Difficile, molto difficile che siano arrivati qui, in terra sarda, per scaricare uomini e carri armati, nonostante gli accordi senza fine tra lo Stato italiano, i venditori di armi e di morte, e gli emiri del Qatar. Unica certezza è che quei due aerei hanno fatto una vera e propria toccata e fuga in terra sarda. Non una sosta tecnica, ma una vera e propria missione segreta. Quei due colossi, 53 metri di lunghezza, 51 di apertura alare e più di 16 metri di altezza, quasi un palazzo da 6 piani, infatti, sono ripartiti nemmeno 24 ore dopo e sono tornati direttamente da dove erano partiti, nel deserto di Doha.

24 ore di buio

Dai tabulati riservati del volo emerge un dato, hanno impiegato a rientrare 40 minuti in meno dell’andata. Il primo è partito alle 16.31 ed è arrivato alle 23.00, (Ora Standard Araba), in pratica, secondo il report interno, 5 ore e 32 minuti di volo. Il secondo è decollato da Decimomannu alle 16.46 e ha toccato pista a Doha alle 23 e 18, 5 ore e 29 minuti dopo. Quei quaranta minuti di differenza possono essere legati a più fattori: sono arrivati carichi e sono tornati vuoti, hanno cambiato rotta, oppure le condizioni meteo erano più favorevoli. Un dato è inconfutabile, tra il 30 e il 31 maggio nell’aeroporto di Decimomannu si è consumata una missione che doveva restare segreta, criptata e probabilmente funzionale ad una partita che vede il Qatar supporto esterno del sistema americano occidentale.
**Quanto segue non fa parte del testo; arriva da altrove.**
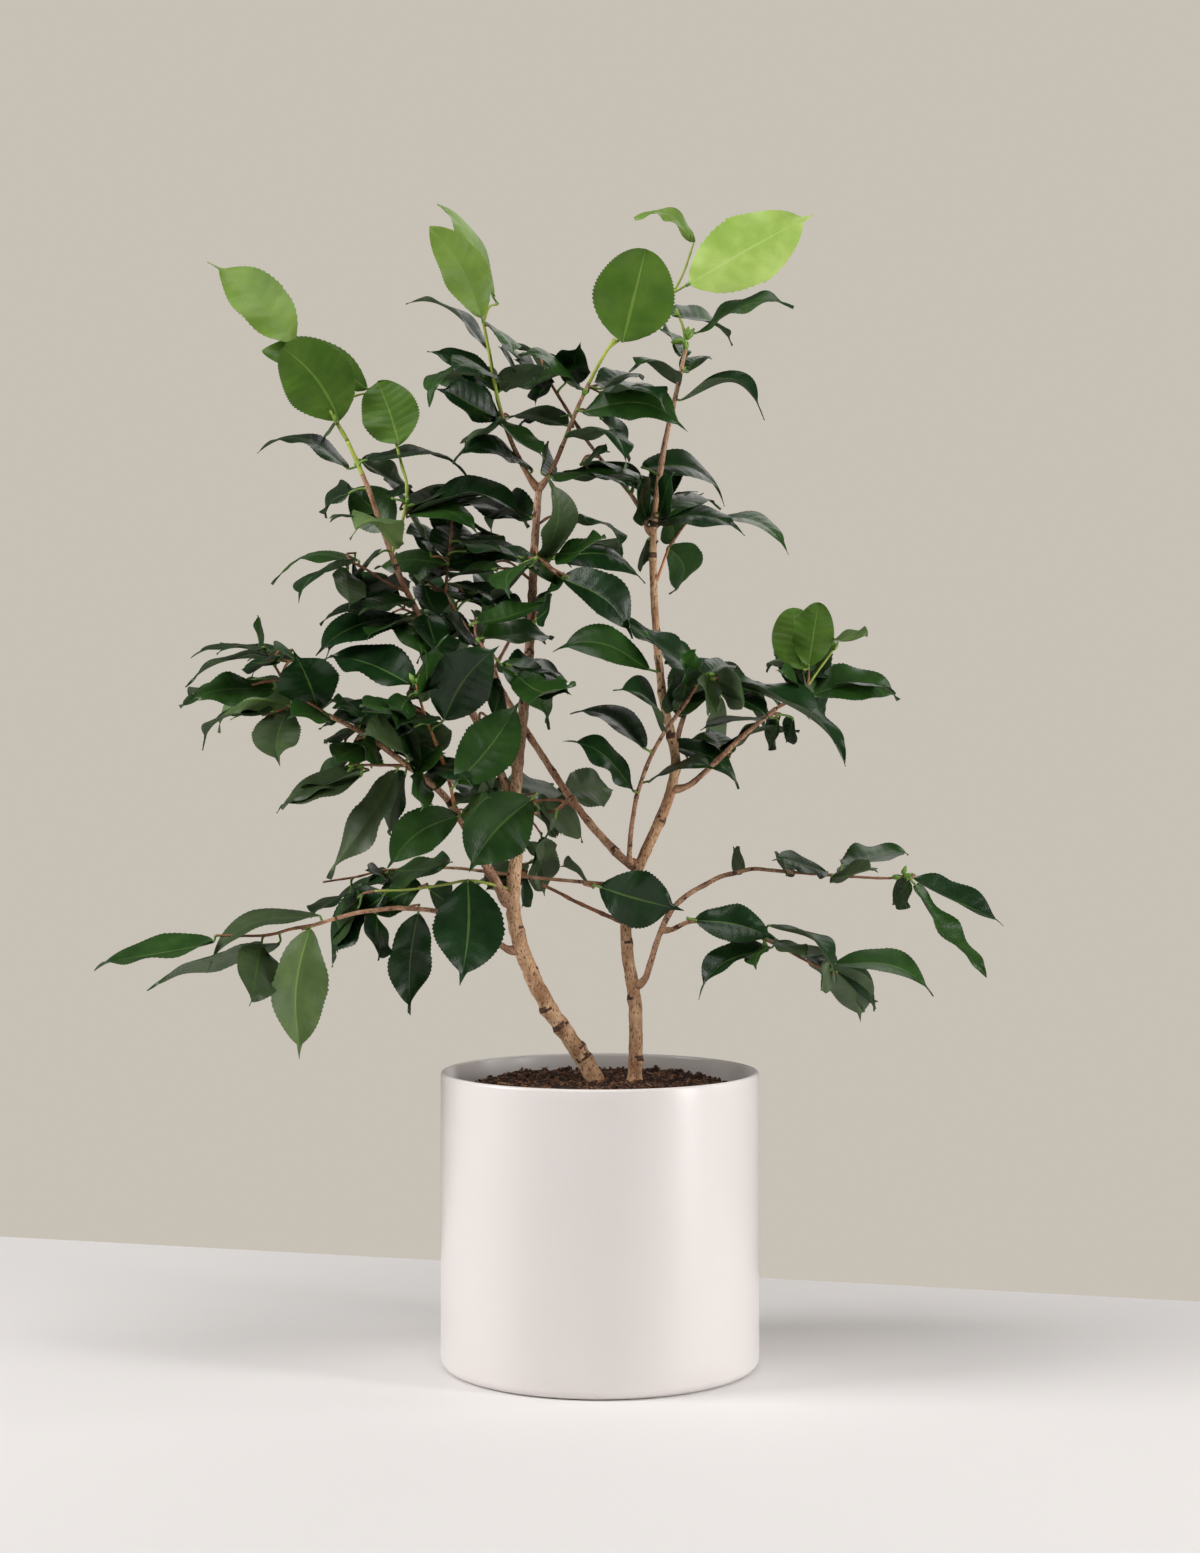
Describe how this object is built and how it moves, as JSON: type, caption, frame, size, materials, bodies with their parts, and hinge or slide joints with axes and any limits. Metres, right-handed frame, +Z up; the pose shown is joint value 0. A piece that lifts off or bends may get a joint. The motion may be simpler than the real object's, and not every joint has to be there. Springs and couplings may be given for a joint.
{
  "type": "potted camellia shrub",
  "caption": "Young open camellia with slender stems, toothed glossy leaves and bright new tip growth, standing in a plain round off-white pot.",
  "frame": {"origin": "centre of the pot's flat underside", "axes": "+Z up, and the plant's face, with its lower left and right boughs spread along X, looks along -Y"},
  "size_m": [0.712, 0.424, 0.915],
  "materials": {
    "pot_glaze": "satin, very pale warm white",
    "potting_mix": "rough, loose and fibrous",
    "old_bark": "matte, finely fissured, tan with grey-brown patches",
    "young_bark": "matte, smooth, reddish brown, green at the tips",
    "mature_foliage": "waxy dark green leaves, paler and matte beneath",
    "new_foliage": "satin bright green new leaves"
  },
  "bodies": {
    "root": {"bough_back_cross": "young_bark", "bough_back_left": "young_bark", "bough_back_right": "young_bark", "bough_centre_front": "young_bark", "bough_cross_low": "young_bark", "bough_left_low": "young_bark", "bough_left_mid": "young_bark", "bough_left_upper": "young_bark", "bough_right_low": "young_bark", "bough_right_low_side": "young_bark", "bough_right_spray": "young_bark", "bough_top_cross": "young_bark", "leaf_centre_single": "mature_foliage", "leaf_front_middle": "mature_foliage", "leaf_low_near": "mature_foliage", "leaves_back_left": "mature_foliage", "leaves_back_low": "mature_foliage", "leaves_back_right": "mature_foliage", "leaves_centre_diagonal": "mature_foliage", "leaves_centre_left": "mature_foliage", "leaves_centre_of_top": "mature_foliage", "leaves_centre_upper": "mature_foliage", "leaves_front_centre": "mature_foliage", "leaves_front_left": "mature_foliage", "leaves_front_low": "mature_foliage", "leaves_left_hanging": "mature_foliage", "leaves_left_inner": "mature_foliage", "leaves_left_middle_tip": "mature_foliage", "leaves_left_of_top": "mature_foliage", "leaves_left_shelf": "mature_foliage", "leaves_left_shelf_low": "mature_foliage", "leaves_low_left_far": "mature_foliage", "leaves_low_left_hanging": "mature_foliage", "leaves_low_middle_hanging": "mature_foliage", "leaves_outer_left": "mature_foliage", "leaves_right_hanging": "mature_foliage", "leaves_right_inner": "mature_foliage", "leaves_right_low_end": "mature_foliage", "leaves_right_low_hanging": "mature_foliage", "leaves_right_lower_far": "mature_foliage", "leaves_right_lower_near": "mature_foliage", "leaves_right_of_top": "mature_foliage", "leaves_right_spray": "mature_foliage", "leaves_right_upper": "mature_foliage", "leaves_top_centre": "mature_foliage", "leaves_top_right": "mature_foliage", "leaves_upper_left": "mature_foliage", "leaves_upper_left_arch": "mature_foliage", "new_leaf_round": "new_foliage", "new_leaf_top_middle": "new_foliage", "new_leaf_top_right": "new_foliage", "new_leaves_left": "new_foliage", "new_leaves_top_left": "new_foliage", "pot": "pot_glaze", "potting_mix": "potting_mix", "shoot_top_left": "young_bark", "shoot_top_middle": "young_bark", "stem_left": "old_bark", "stem_right": "old_bark"}
  },
  "joints": []
}
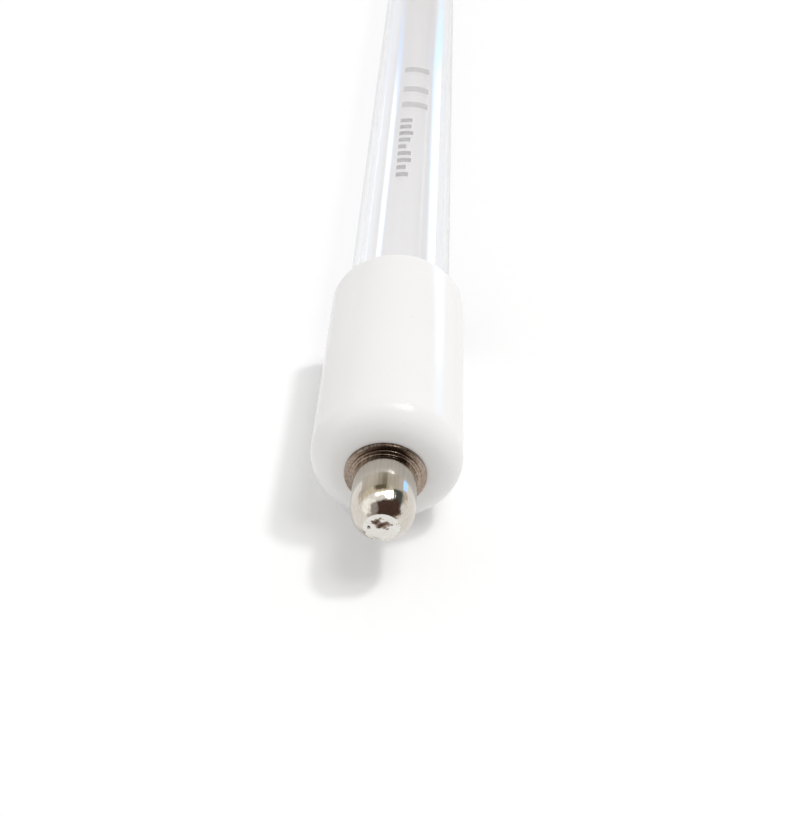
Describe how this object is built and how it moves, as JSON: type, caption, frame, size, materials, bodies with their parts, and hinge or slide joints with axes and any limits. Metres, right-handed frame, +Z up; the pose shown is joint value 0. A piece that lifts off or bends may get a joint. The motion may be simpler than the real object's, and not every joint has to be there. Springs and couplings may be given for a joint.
{
  "type": "uvc germicidal lamp tube",
  "caption": "Straight clear quartz tube lamp with a white ceramic cap and a round plated contact pin at each end, giving germicidal ultraviolet light.",
  "frame": {"origin": "on the lamp's axis, midway between the two cap faces", "axes": "+Y along the lamp from the front pin to the rear pin, +X across the press seals, +Z up, square to the press seals' flats"},
  "size_m": [0.0194, 0.3764, 0.0194],
  "materials": {
    "quartz": "clear polished quartz",
    "mercury": "liquid metal",
    "glazed_ceramic": "glossy white glaze",
    "cement": "matt cement",
    "nickel_plate": "nickel plated, drawn",
    "washer_steel": "plain steel",
    "solder": "bright pitted solder",
    "nickel_wire": "drawn wire",
    "strip_metal": "cut nickel strip",
    "molybdenum_wire": "grey drawn wire",
    "molybdenum_foil": "thin rolled foil",
    "tungsten": "dull tungsten wire"
  },
  "bodies": {
    "root": {"glass_tube": "quartz", "mercury_drop": "mercury", "front_ceramic_cap": "glazed_ceramic", "front_cap_cement": "cement", "front_contact_pin": "nickel_plate", "front_pin_washer": "washer_steel", "front_solder_tip": "solder", "front_lead_wire": "nickel_wire", "front_bridge_strip": "strip_metal", "front_outer_lead_left": "molybdenum_wire", "front_outer_lead_right": "molybdenum_wire", "front_foil_left": "molybdenum_foil", "front_foil_right": "molybdenum_foil", "front_inner_lead_left": "molybdenum_wire", "front_inner_lead_right": "molybdenum_wire", "front_cathode_coil": "tungsten", "rear_ceramic_cap": "glazed_ceramic", "rear_cap_cement": "cement", "rear_contact_pin": "nickel_plate", "rear_pin_washer": "washer_steel", "rear_solder_tip": "solder", "rear_lead_wire": "nickel_wire", "rear_bridge_strip": "strip_metal", "rear_outer_lead_left": "molybdenum_wire", "rear_outer_lead_right": "molybdenum_wire", "rear_foil_left": "molybdenum_foil", "rear_foil_right": "molybdenum_foil", "rear_inner_lead_left": "molybdenum_wire", "rear_inner_lead_right": "molybdenum_wire", "rear_cathode_coil": "tungsten"}
  },
  "joints": []
}
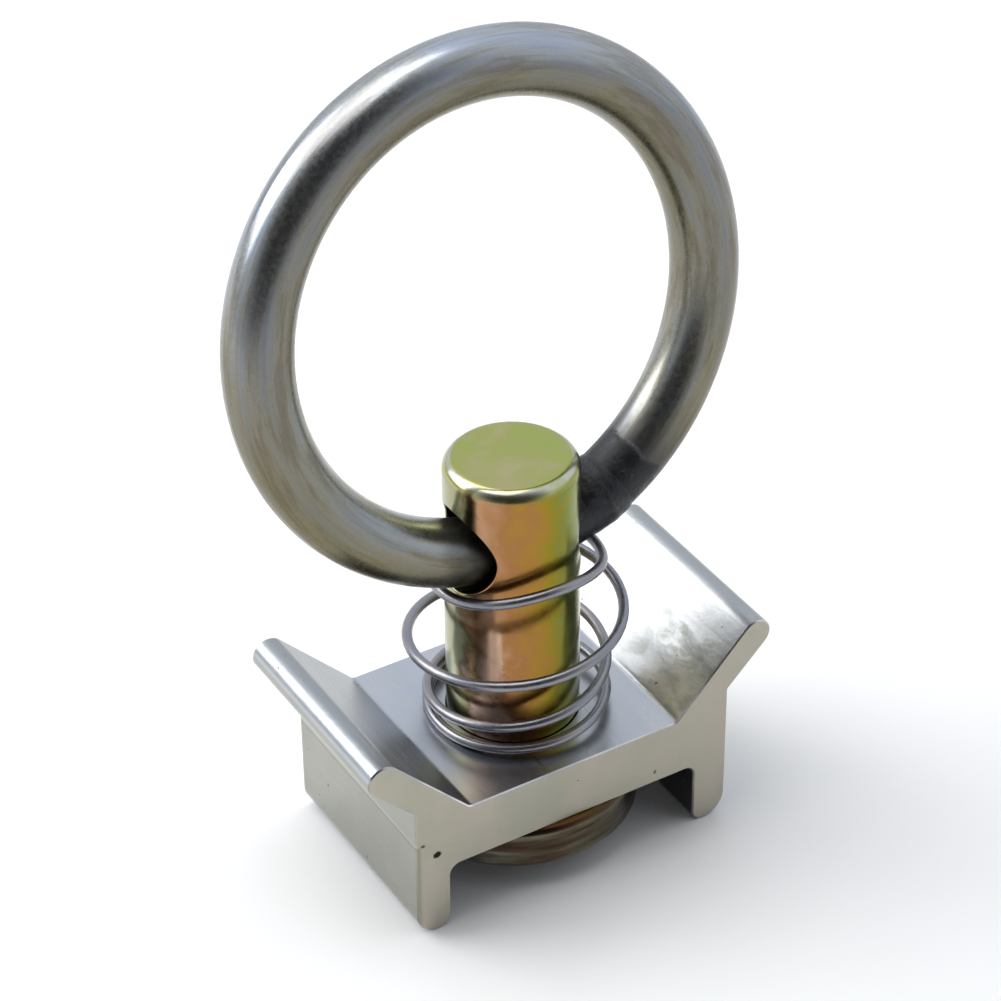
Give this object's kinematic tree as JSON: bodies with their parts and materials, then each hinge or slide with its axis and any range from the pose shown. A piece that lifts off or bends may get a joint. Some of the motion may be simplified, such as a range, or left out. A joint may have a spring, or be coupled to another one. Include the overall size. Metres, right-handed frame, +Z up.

Missione, non è da escludere, per spostare le armi americane inviate segretamente in Occidente. C’è un però, da analizzare: il grande traffico di armi che dall’Italia si sta riversando proprio a favore degli emiri del Qatar. Un mercato sempre più fiorente, copioso, un fiume bellico senza precedenti, con le industrie d’armi italiane che stanno rimpinguando senza sosta i propri bilanci con i petroldollari del Qatar.

Emiri & affari

Da emiri collaterali al finanziamento dei peggiori terroristi nemici dell’Occidente, come sono stati sempre considerati, a partner strategici e militari il passo è stato breve, giusto una caterva di bonifici miliardari a favore delle industrie belliche del Bel Paese. Sembra difficile, ma non si può escludere che la Sardegna, in particolare la base aerea inviolabile di Decimomannu, possa essere stata scelta come piattaforma di carico per una valanga di armi private e di Stato verso il Qatar, così come va presa in seria considerazione un’operazione tutta sarda, con il coinvolgimento di una base aerea statale per il trasbordo di armi prodotte e commercializzate proprio nell’Isola. Secondo i ben informati nei cieli tra Doha e Decimomannu potrebbe consumarsi sino in fondo un’operazione sottotraccia che riguarderebbe una triangolazione italo-sardo-tedesca-qatariota.

Bilanci bellici

Non sfugge, infatti, che nei bilanci di una delle multinazionali tedesche di stanza in Sardegna si configura una moderna “triangolazione” tra Paesi per facilitare l’esportazione di armi. Nella Relazione governativa relativa al 2018 appare un’autorizzazione per 230.854.523 euro alla Rwm Italia per l’esportazione di un consistente lotto di munizionamento d’artiglieria: decine di migliaia di cartucce, colpi, spolette, cariche modulari, iniziatori. Il paese destinatario – secondo i report dell’Osservatorio sulle armi leggere e la Rete italiana per il disarmo - risulta sconosciuto ma, passato un anno, nel documento redatto dal Tesoro si scopre un’operazione bancaria con il Qatar attribuibile alla Rwm Italia: un «anticipo contrattuale del valore di 57.713.630 euro, esattamente un quarto del valore dell’autorizzazione precedente. Nel 2019 la Relazione riporta un’altra operazione rilasciata a Rwm Italia (valore 83.615.927 euro per un numero imprecisato di colpi attivi) classificata come «intermediazione» che – secondo quanto spiega il governo – riguarderebbe operazioni «estero su estero». Tutti contratti sotto osservazione dopo che sotto indagine sono finiti i vertici dell’Unità del Ministero degli Esteri delegati al controllo del mercato delle armi.

Sardegna testa di ponte

Il rischio è che l’Italia, e in questo caso la Sardegna, stiano diventando una testa di ponte per armare ancora di più il mondo arabo. Alla faccia della pace nel mondo evocata a gran voce anche nel giorno più retorico della Repubblica. I “petrodollari” nel Bel Paese delle armi, si sa, fanno la differenza. L’Isola dei Nuraghi, intanto, è sempre più crocevia di armi e di giochi di guerra.